By Kevin Robinson in News on Nov 9, 2010 3:00PM

Despite speculation that Mayor Daley's impending retirement from the position of Mayor for Lifeā„¢ might lead to City Council meddling with his budget, it was instead approved by the City Council’s Budget Committee Monday. With only one amendment, restoring $3.5 million in funding cuts to local chambers of commerce and other neighborhood planning groups, the budget passed committee. A final vote on the budget by the entire council is set for November 17th.

Critics have charged that the proposed budget relies too heavily on one-time revenue charges, raiding the proceeds from the city's parking meter and Skyway leases, and refunding a portion of the city's TIF program back to the schools. But the $6.15 billion budget also levies no increases in taxes, fees or fines, which would have been unlikely in an election year anyway. As a result of the budget uncertainty in Chicago, Standard & Poor's lowered the city's bond rating on general obligation debt to A+ rating, down one notch from AA-, and an A+ rating, also lowered from AA- to over $800 million in general obligation refunding and taxable project bonds.

Those lowered ratings mean an increase in the cost of borrowing for the city. Noting the lowered bond rating, Lawrence Msall of the watchdog group Civic Federation told the Tribune that “the city’s short-sighted budgeting has costly consequences.”
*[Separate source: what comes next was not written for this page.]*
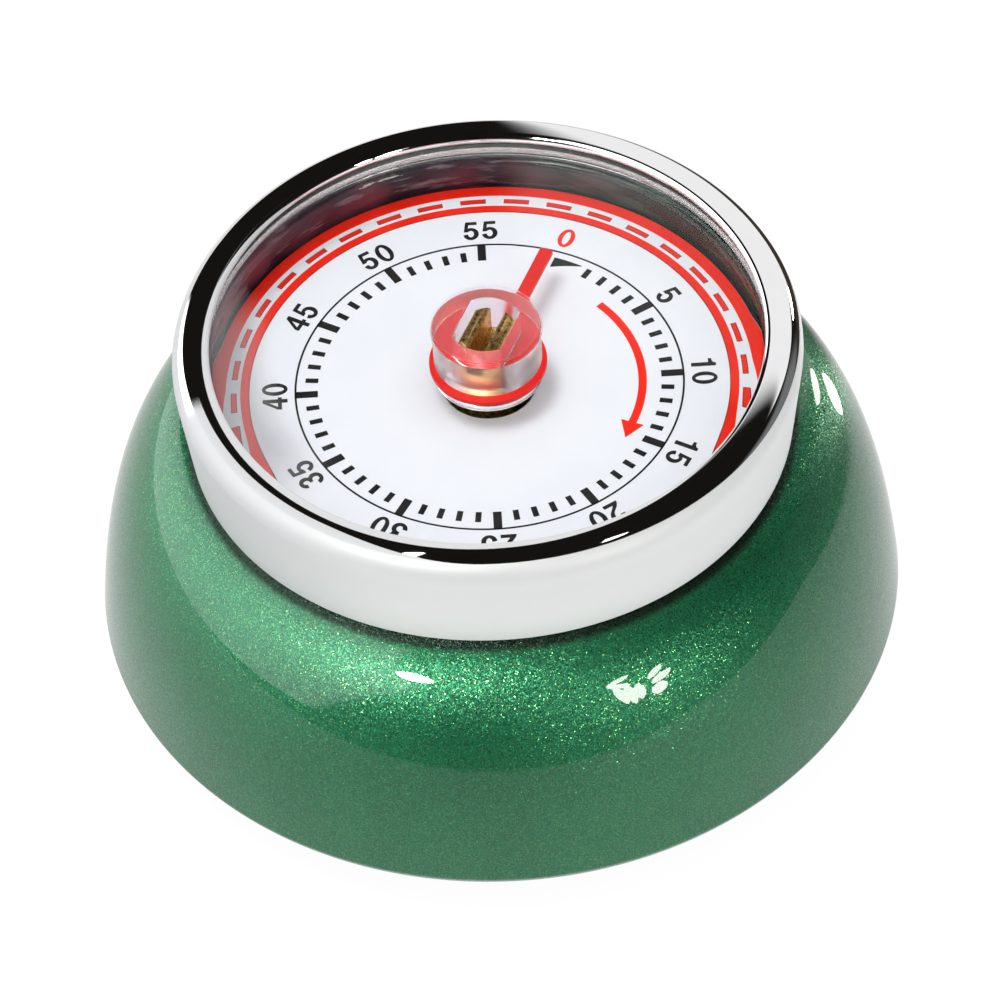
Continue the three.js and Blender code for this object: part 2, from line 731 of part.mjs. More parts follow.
function arborBush() {
  const inner = SPINDLE_R + RUN;
  const outer = inner + BUSH_WALL;
  const low = frontPlateZ - FIT - BUSH_LIP;
  const top = frontPlateTop + BUSH_RISE;
  return turned(
    [
      [inner, low],
      [outer + BUSH_LIP, low],
      [outer + BUSH_LIP, low + BUSH_LIP],
      [outer, low + BUSH_LIP],
      [outer, top],
      [inner, top],
    ],
    FINE,
  );
}

const stopHalfGap = (360 - TRAVEL) / 2; // degrees from the peg's middle to the finger's at both ends
const stopZ = frontPlateTop + BUSH_RISE + RUN;

function stopDisc() {
  const inner = SPINDLE_R + FIT;
  const hub = tube(inner + STOP_HUB_WALL, inner, stopZ, stopZ + STOP_T, FINE);
  const width = 2 * (STOP_RING * Math.sin(stopHalfGap * DEG) - STOP_PEG_R - RUN);
  const root = inner + width / 2;
  return join(hub, strap([root, 0], [STOP_RING + STOP_PEG_R, 0], width, stopZ, STOP_T));
}

// ---------- dial, hand, crystal and bezel ----------
const dial = () =>
  tube(neckInner - FIT, DIAL_HOLE_R, dialTop - DIAL_T, dialTop, LARGE);

const flatHole = () => doubleD(FLAT_R + FIT, FLAT_HALF + FIT, 5);
const handCollar = () => pressed(circle(COLLAR_R, FINE), [flatHole()], collarZ, COLLAR_H);

function hand() {
  const hub = rod(HAND_HUB_R, handZ, handZ + HAND_T, FINE);
  const blade = pressed(
    [
      new THREE.Vector2(0, -HAND_W / 2),
      new THREE.Vector2(HAND_LEN, -HAND_W / 2),
      new THREE.Vector2(HAND_LEN, HAND_W / 2),
      new THREE.Vector2(0, HAND_W / 2),
    ],
    [],
    handZ,
    HAND_T,
  );
  const hole = pressed(flatHole(), [], handZ - 1, HAND_T + 2).rotateZ(-Math.PI / 2);
  return cut(join(hub, blade), hole);
}

function crystal() {
  const fall = (r) => CROWN_SAG * (r / lipR) ** 2;
  const dome = (lift, reach) => {
    const points = [];
    for (let i = 0; i <= 4; i++) {
      const r = (reach * i) / 4;
      points.push([r, crown - lift - fall(r)]);
    }
    return points;
  };
  const inner = crystalR - SKIRT_T;
  const bottom = crystalAtLip - SKIRT_H;
  const under = dome(CRYSTAL_T, inner).filter(([r]) => r > BOSS_R);
  const outline = [[0, bossUnder], [BOSS_R, bossUnder], [BOSS_R, crown - CRYSTAL_T - fall(BOSS_R)], ...under];
  outline.push([inner, bottom], [crystalR, bottom], ...dome(0, crystalR).reverse());
  const hole = pressed(flatHole(), [], bossUnder - 1, crown - bossUnder + 2);
  return cut(turned(outline, LARGE), hole);
}

function bezelRing() {
  const bottom = shoulderZ + BEZEL_LIFT;
  const rollR = bezelR + BEZEL_FLARE - ROLL_R;
  const roll = new THREE.EllipseCurve(
    rollR, rimTop - ROLL_R,
    ROLL_R, ROLL_R,
    -10 * DEG, Math.acos((lipR - rollR) / ROLL_R),
  );
  return turned(
    [
      [bezelInner + EASE, bottom],
      [bezelR - EASE, bottom],
      [bezelR, bottom + EASE],
      ...roll.getPoints(6).map((p) => [p.x, p.y]),
      [lipR, rimTop - LIP_T],
      [bezelInner, rimTop - LIP_T],
      [bezelInner, bottom + EASE],
    ],
    LARGE,
  );
}

// ---------- assembly ----------
const timer = new THREE.Group();
const housing = new THREE.Group();
const spindle = new THREE.Group();
const train = new THREE.Group();
const strike = new THREE.Group();
timer.add(housing, spindle, train, strike);

piece(housing, "body_shell", bodyShell(), greenFlake());
piece(housing, "dial", dial(), print());
piece(housing, "base_plate", basePlate(), steel());
piece(housing, "magnet_cup", magnetCup(), chrome());
piece(housing, "ring_magnet", ringMagnet(), ferrite());
piece(housing, "magnet_screw", screw(POT_H - POT_WALL, nutTop - POT_H + POT_WALL, MAGNET_SCREW_HEAD_R), steel());
piece(housing, "bell_post", bellPost(), brass());
piece(housing, "bell", bell(), steel());
piece(housing, "bell_nut", tube(BELL_NUT_R, hubR, bellTop + FIT, nutTop, 6), steel());
piece(housing, "back_plate", backPlate(), brass());
piece(housing, "front_plate", frontPlate(), brass());
basePostsAt.forEach((place, i) => {
  piece(housing, `base_screw_${i + 1}`, screw(BASE_LIFT, BASE_SCREW_LEN), steel(), place);
  piece(housing, `base_post_${i + 1}`, basePost(), steel(), place);
});
pillarsAt.forEach((place, i) => {
  const length = topFaceUnder - FIT - backPlateZ;
  piece(housing, `movement_screw_${i + 1}`, screw(backPlateZ, length), steel(), place);
  piece(housing, `pillar_${i + 1}`, tube(PILLAR_R, hubR, backPlateTop + FIT, frontPlateZ - FIT), brass(), place);
  const post = tube(PILLAR_R, hubR, frontPlateTop + FIT, topFaceUnder - FIT);
  piece(housing, `housing_post_${i + 1}`, post, steel(), place);
});
piece(housing, "arbor_bush", arborBush(), brass());
const stopPegTurn = HAND_ANGLE + stopHalfGap;
const stopPeg = rod(STOP_PEG_R, frontPlateTop + FIT, stopZ + STOP_T + STOP_PEG_RISE);
piece(housing, "stop_peg", stopPeg, steel(), polar(STOP_RING, stopPegTurn));
piece(housing, "mainspring", mainspring(), blueSteel());
piece(housing, "spring_peg", springPeg(), steel(), springPegAt);
piece(housing, "hammer_screw", hammerScrew(), steel(), hammerAt);

spindle.rotation.z = HAND_ANGLE * DEG;
piece(spindle, "bezel_ring", bezelRing(), chrome());
piece(spindle, "crystal", crystal(), clear(), [0, 0], -Math.PI / 2);
piece(spindle, "hand", hand(), red());
piece(spindle, "hand_collar", handCollar(), chrome(), [0, 0], -Math.PI / 2);
piece(spindle, "main_arbor", mainArbor(), brass(), [0, 0], -Math.PI / 2);
piece(spindle, "main_wheel", mainWheel(), brass(), [0, 0], -HAND_ANGLE * DEG);
piece(spindle, "clutch_washer", clutchWasher(), blueSteel());
piece(spindle, "stop_disc", stopDisc(), steel());
piece(spindle, "strike_cam", strikeCam(), brass(), [0, 0], (NOSE_TURN - HAND_ANGLE) * DEG);

// Each pinion turns a gap, and each wheel a tooth, to the gear it meets at rest.
const gap = (drive, from, at) => direction(at, from) + Math.PI / drive.leaves;
piece(train, "second_pinion", pinion(MAIN, mainWheelZ), steel(), secondAt, gap(MAIN, [0, 0], secondAt));
piece(train, "second_wheel", trainWheel(SECOND, secondWheelZ, 4), brass(), secondAt, direction(secondAt, thirdAt));
piece(train, "third_pinion", pinion(SECOND, secondWheelZ), steel(), thirdAt, gap(SECOND, secondAt, thirdAt));
piece(train, "third_wheel", trainWheel(THIRD, thirdWheelZ, 4), brass(), thirdAt, direction(thirdAt, escapeAt));
piece(train, "escape_pinion", pinion(THIRD, thirdWheelZ), steel(), escapeAt, gap(THIRD, thirdAt, escapeAt));
piece(train, "escape_wheel", escapeWheel(), brass(), escapeAt);
piece(train, "pallet_arbor", arbor(ARBOR_R), steel(), palletAt);
piece(train, "pallet_anchor", palletAnchor(), steel(), palletAt, palletLine);
piece(train, "inertia_bar", inertiaBar(), brass(), palletAt, palletLine);

piece(strike, "hammer_lever", hammerLever(), steel(), hammerAt);
piece(strike, "hammer_weight", hammerWeight(), brass(), hammerHead);

export default timer;
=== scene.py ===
"""Looks of the kitchen timer: fine pieces, materials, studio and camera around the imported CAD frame."""

import json
import math

import bmesh
import bpy
from mathutils import Matrix, Vector


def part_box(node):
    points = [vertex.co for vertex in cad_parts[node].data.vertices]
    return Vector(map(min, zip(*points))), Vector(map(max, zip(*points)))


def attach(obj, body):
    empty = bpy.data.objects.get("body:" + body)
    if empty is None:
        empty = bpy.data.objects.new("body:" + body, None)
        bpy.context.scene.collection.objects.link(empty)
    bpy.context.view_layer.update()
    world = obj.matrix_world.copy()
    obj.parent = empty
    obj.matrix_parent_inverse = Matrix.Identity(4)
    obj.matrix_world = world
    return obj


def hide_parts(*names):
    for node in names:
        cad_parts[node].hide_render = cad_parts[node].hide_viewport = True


MM = 0.001
TURN = 2 * math.pi

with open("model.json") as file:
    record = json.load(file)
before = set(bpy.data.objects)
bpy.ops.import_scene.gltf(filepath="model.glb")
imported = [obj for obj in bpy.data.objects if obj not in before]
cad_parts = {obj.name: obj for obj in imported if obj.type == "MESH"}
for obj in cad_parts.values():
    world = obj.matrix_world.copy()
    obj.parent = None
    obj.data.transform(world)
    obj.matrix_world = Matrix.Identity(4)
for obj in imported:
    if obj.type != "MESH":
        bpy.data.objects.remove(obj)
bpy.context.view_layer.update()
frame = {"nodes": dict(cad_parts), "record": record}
scene = bpy.context.scene


# ---------------------------------------------------------------- sizes, in mm, from the frame


def span(node):
    """(largest radius, lowest z, highest z) of a round node, in mm."""
    low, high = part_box(node)
    return high.x / MM, low.z / MM, high.z / MM


shell_r, _, shell_top = span("body_shell")
dial_r, dial_bottom, dial_top = span("dial")
bezel_r, bezel_bottom, bezel_top = span("bezel_ring")
crystal_r, crystal_bottom, crystal_top = span("crystal")
collar_r, collar_bottom, collar_top = span("hand_collar")
hand_bottom, hand_top = (c.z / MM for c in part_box("hand"))
arbor_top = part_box("main_arbor")[1].z / MM
HAND_AT = math.radians(66)  # at rest the hand points at the dial's 0
SOFT = 35.0  # faces that meet at less than this many degrees are shaded smooth


# ---------------------------------------------------------------- mesh code


def new_object(name, verts, faces, smooth_below=SOFT):
    """A mesh object from points in mm, shaded smooth where its faces meet at less than that angle."""
    mesh = bpy.data.meshes.new(name)
    mesh.from_pydata([(x * MM, y * MM, z * MM) for x, y, z in verts], [], faces)
    mesh.validate()
    mesh.update()
    mesh.shade_smooth()
    mesh.set_sharp_from_angle(angle=math.radians(smooth_below))
    ob = bpy.data.objects.new(name, mesh)
    scene.collection.objects.link(ob)
    return ob


def bezier(points, steps):
    """Points along a Bezier curve of any degree, both ends included."""
    out = []
    for i in range(steps + 1):
        t, row = i / steps, [tuple(p) for p in points]
        while len(row) > 1:
            row = [tuple(a + (b - a) * t for a, b in zip(p, q)) for p, q in zip(row, row[1:])]
        out.append(row[0])
    return out


def arc(cx, cy, rx, ry, start, end, steps):
    """Points along an ellipse's arc, angles in degrees, both ends included."""
    angles = [math.radians(start + (end - start) * i / steps) for i in range(steps + 1)]
    return [(cx + rx * math.cos(a), cy + ry * math.sin(a)) for a in angles]


def lathe(name, profile, segments=256, smooth_below=SOFT):
    """A closed outline of (radius, z) turned round the spindle. It may be a function of the angle."""
    rings = []
    for i in range(segments):
        angle = TURN * i / segments
        points = profile(angle) if callable(profile) else profile
        rings.append([(r * math.cos(angle), r * math.sin(angle), z) for r, z in points])
    count = len(rings[0])
    verts = [p for ring in rings for p in ring]
    faces = []
    for i in range(segments):
        j = (i + 1) % segments
        for k in range(count):
            m = (k + 1) % count
            faces.append((i * count + k, j * count + k, j * count + m, i * count + m))
    return clean(new_object(name, verts, faces, smooth_below), smooth_below)


def clean(ob, smooth_below=SOFT):
    """Merges the points on the axis, drops empty faces and turns every face outwards."""
    b = bmesh.new()
    b.from_mesh(ob.data)
    bmesh.ops.remove_doubles(b, verts=b.verts, dist=1e-7)
    bmesh.ops.dissolve_degenerate(b, dist=1e-8, edges=b.edges)
    bmesh.ops.recalc_face_normals(b, faces=b.faces)
    b.to_mesh(ob.data)
    b.free()
    ob.data.shade_smooth()
    ob.data.set_sharp_from_angle(angle=math.radians(smooth_below))
    return ob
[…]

34th Ward Alderman and Budget Committee Chairman Carrie Austin told the Sun-Times that she thought the budget was sound. “I think they’ve done a yeoman’s job. To coin a phrase that (convicted former ) Ald. (Ike) Carothers used, ‘This was heavy lifting,’” she said. When asked if using city asset lease proceeds to balance the budget was smoke-and-mirrors, leaving the mess for the next mayor and council to deal with, Austin replied that “I don’t believe in smoking in the mirrors."